Il Rinascimento raccontato da un buffone di corte: dai suoi occhi più che dalle sue parole. Perché le parole possono troppo sintetizzare, a volte ingannano, spesso sfiorano il rischio didascalico, pericolosamente in un film storico. Ma che accade se più delle parole a contare sono i quadri d’ambiente, i volti e i gesti? Florestano Vancini a questo ha tentato di rispondere nel suo …E ridendo l’uccise (interpretato quasi solo da giovani attori, girato tra Tivoli e i boschi jugoslavi, con le musiche di Morricone e la fotografia di Maurizio Calvesi) che ci fa indietreggiare sino al ‘500 ferrarese, sin dentro la corte estense, all’indomani della morte di Ercole I e in piena faida tra fratelli ma anche fuori dalla corte, di là del sontuoso Palazzo Ducale e tra la plebe. Insomma lì dove batteva l’altro cuore dell’epoca: quello fetido e misero che soffocava un po’ ogni giorno appena a un passo dal cuore fulgido delle corti rinascimentali. Vancini, che avrà ottanta anni nel 2006, ce ne ha messi venti per tradurre in film un’idea accarezzata a lungo e venticinque per tornare a quel cinema abbandonato ai tempi de La baraonda e al quale pensava di avere detto addio una volta per tutte «Perché ero esausto, non ne potevo più di inseguire produttori che avevano paura di produrre i miei film e mi ero rassegnato all’idea di non girarne più»..
«D’altra parte – continua il regista – anche questo film, dopo aver trovato in Renata Ranieri e Ugo Tucci dei produttori coraggiosi, è stato rifiutato per ben due volte dalla Commissione che avrebbe dovuto riconoscerne l’interesse culturale nazionale. E credo che sarà davvero il mio ultimo film». Sarà per questo che lo ha voluto fortissimamente, dopo averlo pensato per un quarto di secolo. O sarà che lui, che la sua Ferrara se l’è sempre portata dietro, era lì che alla fine voleva tornare: per un omaggio o foss’anche per un addio. Così questo film celebra un doppio ritorno, al cinema e alla sua città, ma celebra anche un’idea.
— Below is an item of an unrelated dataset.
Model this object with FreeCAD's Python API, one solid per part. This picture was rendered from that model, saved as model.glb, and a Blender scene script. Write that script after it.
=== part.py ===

Accanita. Un’idea a lui sempre cara: il sogno di un cinema che sa guardare oltre il proprio naso. O, che è la stessa cosa, di un presente che sa leggere nel proprio passato e trattarlo per ciò che vale: «I francesi, gli inglesi per parlare solo dei nostri vicini di casa sanno guardare alla loro storia, sanno costruire un cinema celebrando un passato. Noi no, il nostro attuale cinema è tutto concentrato sul presente, chiuso nel racconto di rapporti personali, chiuso dentro le case, incapace di guardarsi alle spalle. Mentre io vorrei che lo spettatore di oggi sposti la propria attenzione anche su qualcosa che non lo riguarda da vicino, che non ha solo a che fare con la propria quotidianità».
E così il veterano Vancini combatte la sua battaglia. Così trovando il modo di narrarci non solo come un fratello era capace di far cavare gli occhi a un altro fratello, non solo come brillava la corte estense e il suo duca anche quando dal suo balcone assisteva compiaciuto alla decapitazione e poi allo squartamento dei condannati, a colpi di mannaia, pezzo per pezzo, con impeccabile metodo, non solo come tutto questo ingoiava e registrava lo sguardo di illuminati uomini di corte come Ludovico Ariosto ma anche come il popolo guardava, come subiva le prepotenze dei signori, come viveva o meglio come sopravviveva. Senza troppo inventare e attingendo da una serie di diari pubblicati nel secondo Ottocento che rimandano dettagli di spicciola cronaca della vita quotidiana dei sudditi, mentre da un libro del 1932 di Riccardo Bacchelli, La congiura di Don Giulio D’Este, ha tratto un abbozzo della storia, e da un sonetto di Antonio Cammelli, detto “il Pistoia”, ha tirato fuori lo sguardo che guida, la figura (questa davvero inventata) del buffone di corte, sempre in bilico tra il dentro e il fuori, i potenti e i miseri, coscienza critica e autocoscienza dei tempi, che qui è ben interpretato da Manlio Dovì e che al film dà il titolo, la chiusa e il senso ultimo. Disperato ma non solo. Perché anche dall’infamia nascono splendori, così come è vero il contrario. E la morte è un passaggio, come il passato che bisogna sfogliare continuamente.